Each line from the one containing "pile = Pile()" through the one containing "bpy.context.scene.collection.objects.link(empty)" is to be retyped exactly, both end lines included, and all other lines left out.

· · · ·

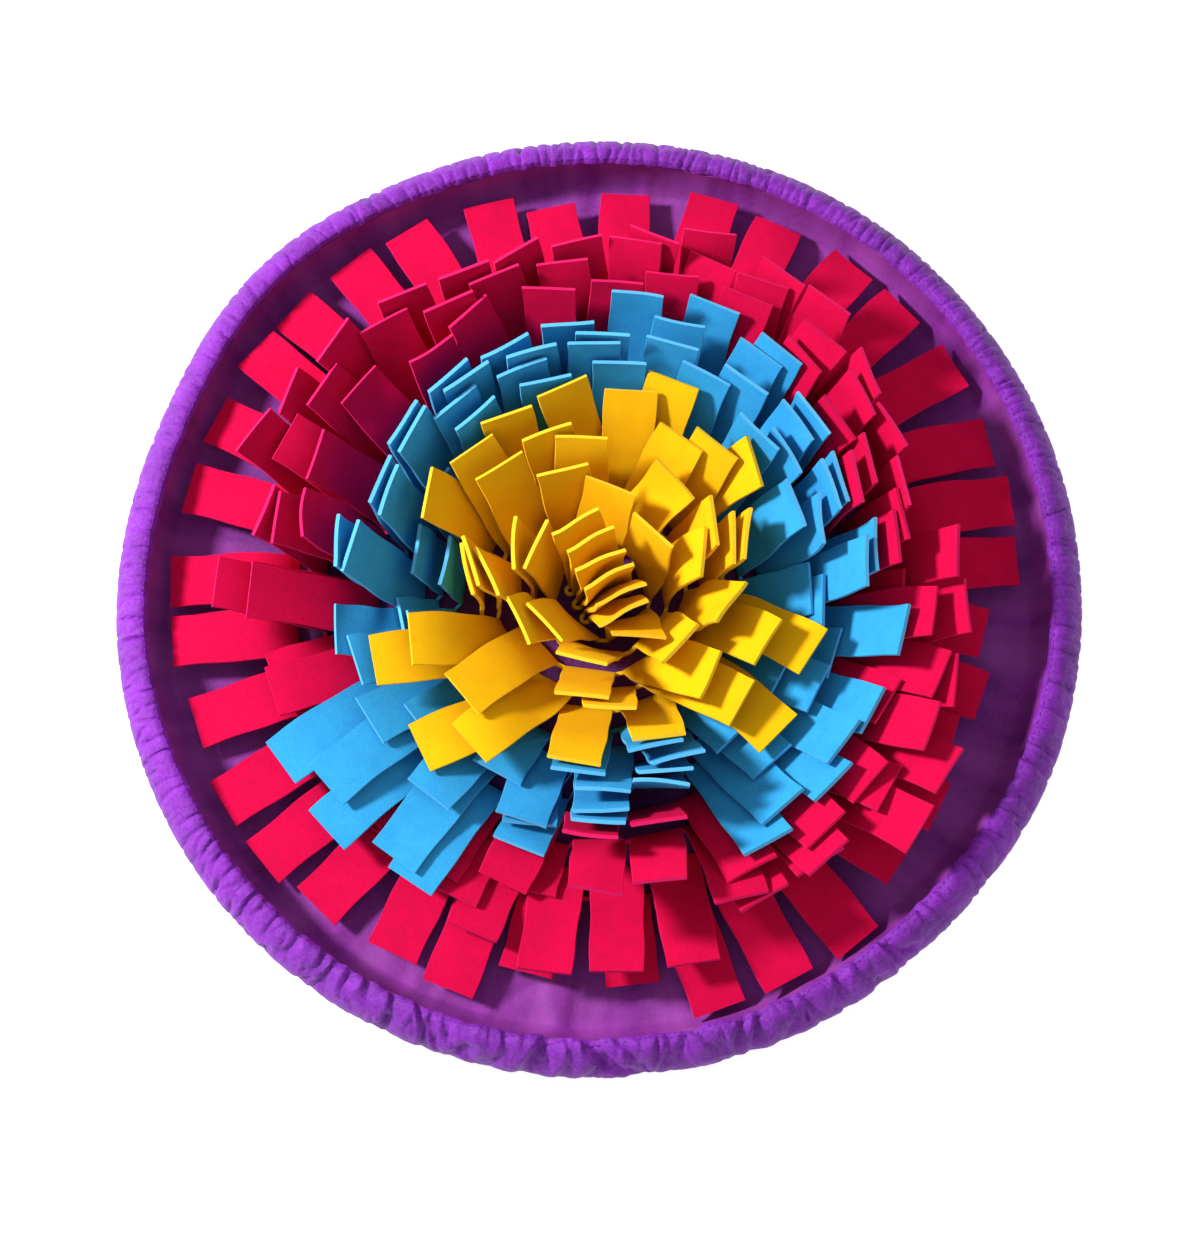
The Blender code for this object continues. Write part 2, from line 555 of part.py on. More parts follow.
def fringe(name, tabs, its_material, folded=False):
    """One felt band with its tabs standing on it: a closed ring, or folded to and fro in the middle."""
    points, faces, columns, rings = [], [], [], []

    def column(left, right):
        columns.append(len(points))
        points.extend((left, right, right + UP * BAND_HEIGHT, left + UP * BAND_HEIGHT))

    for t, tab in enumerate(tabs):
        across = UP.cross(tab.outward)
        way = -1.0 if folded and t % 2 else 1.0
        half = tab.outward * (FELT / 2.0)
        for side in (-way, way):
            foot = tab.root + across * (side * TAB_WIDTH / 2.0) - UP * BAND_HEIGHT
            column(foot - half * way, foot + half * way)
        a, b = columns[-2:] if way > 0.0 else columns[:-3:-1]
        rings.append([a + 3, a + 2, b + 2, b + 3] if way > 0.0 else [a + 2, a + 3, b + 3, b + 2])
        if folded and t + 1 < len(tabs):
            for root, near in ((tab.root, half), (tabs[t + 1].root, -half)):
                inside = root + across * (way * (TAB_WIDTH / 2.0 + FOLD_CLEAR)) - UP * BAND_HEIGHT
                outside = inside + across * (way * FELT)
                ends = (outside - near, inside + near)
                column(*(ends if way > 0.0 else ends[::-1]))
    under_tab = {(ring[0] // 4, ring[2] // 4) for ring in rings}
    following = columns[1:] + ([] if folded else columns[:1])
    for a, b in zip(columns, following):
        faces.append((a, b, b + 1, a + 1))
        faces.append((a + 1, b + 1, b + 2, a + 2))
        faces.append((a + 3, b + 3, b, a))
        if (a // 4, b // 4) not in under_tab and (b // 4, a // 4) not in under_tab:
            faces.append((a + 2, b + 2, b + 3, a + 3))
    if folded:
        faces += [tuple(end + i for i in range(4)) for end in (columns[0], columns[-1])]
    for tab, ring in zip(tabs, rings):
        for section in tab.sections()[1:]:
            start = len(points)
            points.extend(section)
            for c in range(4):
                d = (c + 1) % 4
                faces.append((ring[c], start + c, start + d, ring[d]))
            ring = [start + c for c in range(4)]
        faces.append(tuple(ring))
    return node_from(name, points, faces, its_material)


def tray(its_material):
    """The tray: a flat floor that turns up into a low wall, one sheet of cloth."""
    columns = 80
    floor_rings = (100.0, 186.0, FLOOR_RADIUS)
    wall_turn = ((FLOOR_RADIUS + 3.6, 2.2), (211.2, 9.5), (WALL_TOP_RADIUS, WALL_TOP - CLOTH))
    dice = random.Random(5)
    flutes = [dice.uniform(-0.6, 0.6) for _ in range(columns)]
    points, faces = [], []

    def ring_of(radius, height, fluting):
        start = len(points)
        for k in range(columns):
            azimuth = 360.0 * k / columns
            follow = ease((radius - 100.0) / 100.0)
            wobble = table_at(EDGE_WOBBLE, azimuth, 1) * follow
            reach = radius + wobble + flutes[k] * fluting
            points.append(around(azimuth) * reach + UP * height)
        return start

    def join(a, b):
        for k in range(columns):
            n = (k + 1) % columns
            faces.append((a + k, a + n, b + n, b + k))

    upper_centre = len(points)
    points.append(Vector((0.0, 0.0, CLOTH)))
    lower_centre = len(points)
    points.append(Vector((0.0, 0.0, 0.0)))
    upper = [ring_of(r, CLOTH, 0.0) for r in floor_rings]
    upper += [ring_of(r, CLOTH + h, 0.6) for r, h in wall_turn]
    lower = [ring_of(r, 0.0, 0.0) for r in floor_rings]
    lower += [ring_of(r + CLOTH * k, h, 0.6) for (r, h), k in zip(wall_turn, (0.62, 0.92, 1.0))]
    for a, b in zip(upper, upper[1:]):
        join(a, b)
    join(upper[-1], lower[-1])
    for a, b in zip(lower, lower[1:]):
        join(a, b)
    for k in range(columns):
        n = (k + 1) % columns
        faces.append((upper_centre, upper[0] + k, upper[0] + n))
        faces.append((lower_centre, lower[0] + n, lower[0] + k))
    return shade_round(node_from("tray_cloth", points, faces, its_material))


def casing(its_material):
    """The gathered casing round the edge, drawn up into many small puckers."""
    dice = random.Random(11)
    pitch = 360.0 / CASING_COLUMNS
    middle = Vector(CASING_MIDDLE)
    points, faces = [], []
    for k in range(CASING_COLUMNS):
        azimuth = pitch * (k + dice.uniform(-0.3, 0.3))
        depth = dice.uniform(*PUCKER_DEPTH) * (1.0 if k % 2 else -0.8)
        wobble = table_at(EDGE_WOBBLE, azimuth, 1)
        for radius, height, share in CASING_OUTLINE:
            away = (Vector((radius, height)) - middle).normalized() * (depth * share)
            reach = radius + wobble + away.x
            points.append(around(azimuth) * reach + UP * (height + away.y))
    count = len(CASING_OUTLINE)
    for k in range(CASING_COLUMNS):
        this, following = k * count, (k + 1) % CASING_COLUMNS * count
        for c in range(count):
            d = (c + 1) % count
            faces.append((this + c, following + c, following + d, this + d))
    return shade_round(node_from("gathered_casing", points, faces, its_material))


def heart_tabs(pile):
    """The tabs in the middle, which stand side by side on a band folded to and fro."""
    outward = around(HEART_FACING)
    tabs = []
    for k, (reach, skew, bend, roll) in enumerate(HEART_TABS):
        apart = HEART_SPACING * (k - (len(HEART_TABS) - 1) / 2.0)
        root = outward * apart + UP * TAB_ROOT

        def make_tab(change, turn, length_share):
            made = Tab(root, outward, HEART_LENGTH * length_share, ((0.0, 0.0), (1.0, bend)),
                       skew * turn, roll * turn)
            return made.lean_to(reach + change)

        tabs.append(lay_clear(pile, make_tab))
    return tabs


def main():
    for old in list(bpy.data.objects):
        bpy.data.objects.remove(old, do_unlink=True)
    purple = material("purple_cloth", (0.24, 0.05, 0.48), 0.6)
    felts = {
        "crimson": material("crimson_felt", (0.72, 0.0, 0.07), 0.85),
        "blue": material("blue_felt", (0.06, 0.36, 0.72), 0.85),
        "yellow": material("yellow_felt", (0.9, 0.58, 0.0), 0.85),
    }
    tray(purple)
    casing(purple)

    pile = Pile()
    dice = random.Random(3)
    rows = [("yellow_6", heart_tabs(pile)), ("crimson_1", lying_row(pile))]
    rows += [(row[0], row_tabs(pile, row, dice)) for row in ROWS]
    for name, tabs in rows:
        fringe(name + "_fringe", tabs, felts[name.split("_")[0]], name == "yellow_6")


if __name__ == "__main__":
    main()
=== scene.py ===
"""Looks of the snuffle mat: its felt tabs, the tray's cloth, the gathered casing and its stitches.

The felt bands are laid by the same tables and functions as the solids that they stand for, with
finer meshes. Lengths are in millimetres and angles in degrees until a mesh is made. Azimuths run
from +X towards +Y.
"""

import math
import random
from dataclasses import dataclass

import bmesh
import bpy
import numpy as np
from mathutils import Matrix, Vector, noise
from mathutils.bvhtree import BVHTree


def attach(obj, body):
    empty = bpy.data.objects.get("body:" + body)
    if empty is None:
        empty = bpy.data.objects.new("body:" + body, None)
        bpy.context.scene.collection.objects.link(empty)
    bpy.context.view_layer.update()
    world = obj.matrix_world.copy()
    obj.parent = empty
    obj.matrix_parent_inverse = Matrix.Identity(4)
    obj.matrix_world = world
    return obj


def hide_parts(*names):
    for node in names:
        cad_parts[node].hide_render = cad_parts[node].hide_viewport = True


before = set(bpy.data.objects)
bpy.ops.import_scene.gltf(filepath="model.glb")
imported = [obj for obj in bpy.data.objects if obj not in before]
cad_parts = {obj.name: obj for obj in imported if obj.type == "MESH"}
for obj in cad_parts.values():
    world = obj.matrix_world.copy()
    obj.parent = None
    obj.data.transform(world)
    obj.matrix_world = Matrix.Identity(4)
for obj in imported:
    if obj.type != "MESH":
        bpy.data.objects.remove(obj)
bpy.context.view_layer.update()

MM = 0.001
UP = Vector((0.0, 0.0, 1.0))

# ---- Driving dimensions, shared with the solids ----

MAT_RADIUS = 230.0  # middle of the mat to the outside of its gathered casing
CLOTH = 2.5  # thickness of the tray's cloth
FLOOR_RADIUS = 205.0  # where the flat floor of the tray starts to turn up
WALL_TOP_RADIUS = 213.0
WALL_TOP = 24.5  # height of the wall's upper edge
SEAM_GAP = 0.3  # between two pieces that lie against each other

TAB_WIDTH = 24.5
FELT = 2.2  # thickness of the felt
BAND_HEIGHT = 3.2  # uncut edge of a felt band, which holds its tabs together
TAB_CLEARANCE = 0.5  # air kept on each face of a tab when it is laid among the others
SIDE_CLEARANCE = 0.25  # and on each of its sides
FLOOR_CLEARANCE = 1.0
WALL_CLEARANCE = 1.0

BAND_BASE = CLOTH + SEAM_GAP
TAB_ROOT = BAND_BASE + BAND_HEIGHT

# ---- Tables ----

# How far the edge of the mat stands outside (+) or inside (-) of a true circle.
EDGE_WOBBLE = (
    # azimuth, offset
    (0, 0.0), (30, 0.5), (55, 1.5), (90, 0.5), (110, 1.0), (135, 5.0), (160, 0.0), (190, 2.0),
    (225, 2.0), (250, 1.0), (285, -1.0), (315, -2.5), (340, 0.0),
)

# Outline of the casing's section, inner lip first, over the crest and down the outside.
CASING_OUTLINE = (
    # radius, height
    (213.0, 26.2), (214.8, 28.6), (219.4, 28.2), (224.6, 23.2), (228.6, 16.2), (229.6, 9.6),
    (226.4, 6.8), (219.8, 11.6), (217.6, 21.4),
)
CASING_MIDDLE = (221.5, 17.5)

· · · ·

RESPONSE TO THE TASK →
    pile = Pile()
    dice = random.Random(3)
    rows = [("yellow_6", heart_tabs(pile)), ("crimson_1", lying_row(pile))]
    rows += [(row[0], row_tabs(pile, row, dice)) for row in ROWS]
    for name, tabs in rows:
        fringe(name + "_fringe", tabs, felts[name.split("_")[0]], name == "yellow_6")


if __name__ == "__main__":
    main()
=== scene.py ===
"""Looks of the snuffle mat: its felt tabs, the tray's cloth, the gathered casing and its stitches.

The felt bands are laid by the same tables and functions as the solids that they stand for, with
finer meshes. Lengths are in millimetres and angles in degrees until a mesh is made. Azimuths run
from +X towards +Y.
"""

import math
import random
from dataclasses import dataclass

import bmesh
import bpy
import numpy as np
from mathutils import Matrix, Vector, noise
from mathutils.bvhtree import BVHTree


def attach(obj, body):
    empty = bpy.data.objects.get("body:" + body)
    if empty is None:
        empty = bpy.data.objects.new("body:" + body, None)
        bpy.context.scene.collection.objects.link(empty)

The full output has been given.